Martin lives in London but grew up in Toronto and her “absolute legend” parents Wendy and James brought her up in what she calls a “liberal utopia”.
When she was five, they taught her the “birds and bees” and that an orgasm was like an “explosion of rainbows”.
They never questioned her various crushes, including Bette Midler (still ongoing), Frank N. Furter (aka Tim Curry) from the Rocky Horror Picture Show), and the candlestick Lumiere from Beauty and Beast.
Her father walked around the house naked, as did Mae every Christmas Day until the age of 11.
Kept on what Martin describes as a “long leash”, she indulged her love of Midler to the point of obsession, seeing Hocus Pocus 10 times at the age of six and plastering her bedroom with her image.
Later, from 11, it was stand-up that became all-consuming – and, as it turned out, self-destructive. Hooked after seeing just one show, Martin was at the local club four or five times a week.

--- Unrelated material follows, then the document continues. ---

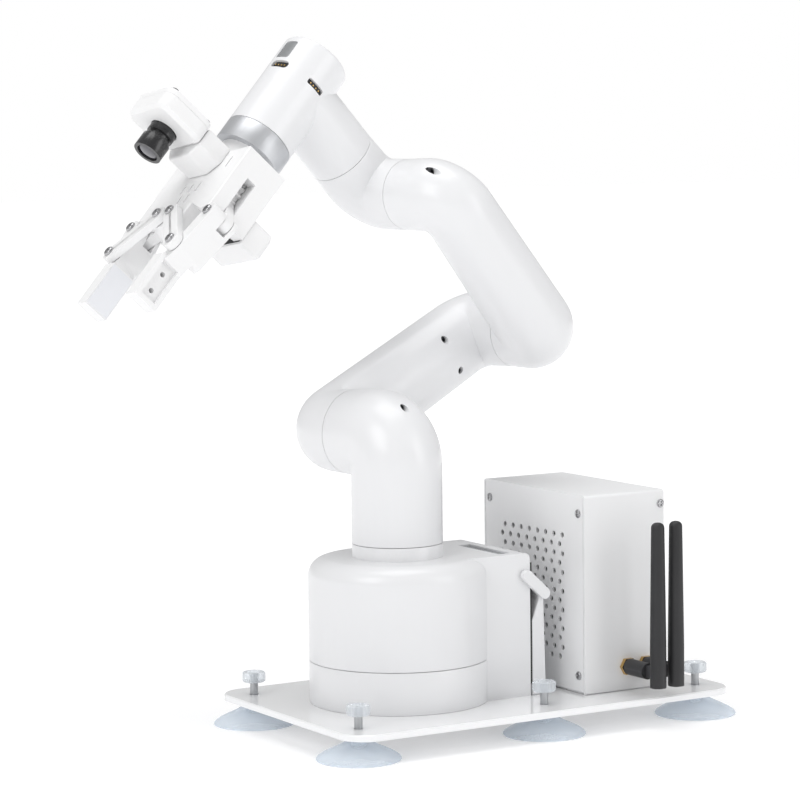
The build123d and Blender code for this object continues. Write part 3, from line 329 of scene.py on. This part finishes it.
def join_rings(mesh, low, high):
    """Quads between two rings of the same count."""
    for i in range(len(low)):
        j = (i + 1) % len(low)
        mesh.faces.new((low[i], low[j], high[j], high[i]))


def lathe(mesh, outline, matrix, steps):
    """Closed turned solid with a flat foot and top."""
    made = rings(mesh, outline, matrix, steps)
    mesh.faces.new(list(reversed(made[0])))
    mesh.faces.new(made[-1])


def tube(mesh, outline, matrix, steps, radius_at=None):
    """Closed ring-shaped solid whose outline runs round its wall."""
    made = rings(mesh, outline, matrix, steps, radius_at)
    join_rings(mesh, made[-1], made[0])


def box_between(mesh, low, high, round_by, axes=None):
    """Box with rounded edges from one corner to the other, along the given axes or the frame's own."""
    turn = Matrix(axes).transposed().to_4x4() if axes else Matrix.Identity(4)
    size = [high[i] - low[i] for i in range(3)]
    middle = Vector([(high[i] + low[i]) / 2 for i in range(3)])
    made = bmesh.ops.create_cube(mesh, size=1, matrix=Matrix.Diagonal((*size, 1)))["verts"]
    bmesh.ops.translate(mesh, verts=made, vec=middle)
    edges = list({e for v in made for e in v.link_edges})
    rounded = bmesh.ops.bevel(mesh, geom=edges, offset=round_by, segments=3, affect="EDGES", profile=0.5)
    made = list({v for f in rounded["faces"] for v in f.verts} | {v for v in made if v.is_valid})
    bmesh.ops.transform(mesh, matrix=turn, verts=made)


def reach(node, axis):
    """(lowest, highest) distance of a CAD node's vertices along an axis through the origin."""
    distances = [vert.co.dot(axis) for vert in NODES[node].data.vertices]
    return min(distances), max(distances)


def piece(name, mesh, material, body, smooth=True):
    """Turn a bmesh into an object of a named material that rides on a CAD body."""
    bmesh.ops.remove_doubles(mesh, verts=mesh.verts, dist=SAME_POINT)
    bmesh.ops.recalc_face_normals(mesh, faces=mesh.faces)
    data = bpy.data.meshes.new(name)
    mesh.to_mesh(data)
    mesh.free()
    obj = bpy.data.objects.new(name, data)
    bpy.context.scene.collection.objects.link(obj)
    data.materials.append(MATERIALS[material])
    for polygon in data.polygons:
        polygon.use_smooth = smooth
    if smooth:
        data.set_sharp_from_angle(angle=SHARP_ANGLE)
    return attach(obj, body)


def islands(node):
    """(lowest, highest) corner of each separate solid in a CAD node, sorted by place."""
    mesh = bmesh.new()
    mesh.from_mesh(NODES[node].data)
    bmesh.ops.remove_doubles(mesh, verts=mesh.verts, dist=SAME_CORNER)
    unseen, found = set(mesh.verts), []
    while unseen:
        seed = unseen.pop()
        stack, group = [seed], [seed.co.copy()]
        while stack:
            for edge in stack.pop().link_edges:
                for vert in edge.verts:
                    if vert in unseen:
                        unseen.remove(vert)
                        stack.append(vert)
                        group.append(vert.co.copy())
        low = Vector([min(p[i] for p in group) for i in range(3)])
        high = Vector([max(p[i] for p in group) for i in range(3)])
        found.append((low, high))
    mesh.free()
    return sorted(found, key=lambda b: [round(v, 4) for v in b[0]])


def foot_of(low, high):
    """Matrix that puts a piece's own origin at the middle of a box's foot."""
    return Matrix.Translation(((low.x + high.x) / 2, (low.y + high.y) / 2, low.z))


# ---------------------------------------------------------------- directions and places of the tool
def joint_axis(name):
    """Unit axis of a CAD joint at rest."""
    return Vector(JOINTS[name]["axis"]).normalized()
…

The adult comics made her feel it was OK to be a “weird” but these new “friends” got her hooked on drugs. She found herself dropping out of school and into rehab, only afterwards finding the equilibrium to change comedy into a personal force for good.
Now “comedy, therapy, friendship, crisps and perspective – trying to think about how everyone else is feeling”, are Martin’s methods for keeping on an even keel.
“It’s definitely therapeutic to say out loud (on stage) things that you’re embarrassed about or your fears and have everybody go ‘oh my god, me too!’
“Making someone laugh is a good way to get their defences down so that they might then be open to new ideas, especially when they’re laughing at some common ground they relate to. Comedy’s always been an amazing tool for social change.
“I’d love to write more observational comedy but the stuff people seem to respond to is the most personal so it’s snowballed from there.”
If that’s the case then Martin’s next project looks likely to do well. She’s in the midst of filming a comedy drama for E4 and Netflix, which is again “semi-autobiographical”.
The working title is Mae and George and co-stars Lisa Kudrow, of Friends fame, as Mae’s force-of-nature mum.
“It’s about love and addiction and where those two things intersect, what’s healthy [and not]. It’s really just a love story that I hope people really get on board with and connect with,” says Martin.
“My character struggles with things that I struggle with – addiction, relationships, romanticism – but dialled up to 100 so she has a much more tenuous control of her vices than I currently do. I’m doing OK and my character is hanging on by a thread.”
After that, she’s back gigging in London in June. So does she worry about running out of material – and steam?
“For sure, but life is infinitely rich,” says Martin. “And I remind myself every morning to immediately have a massive breakfast – everything feels scarier when you’re hungry.”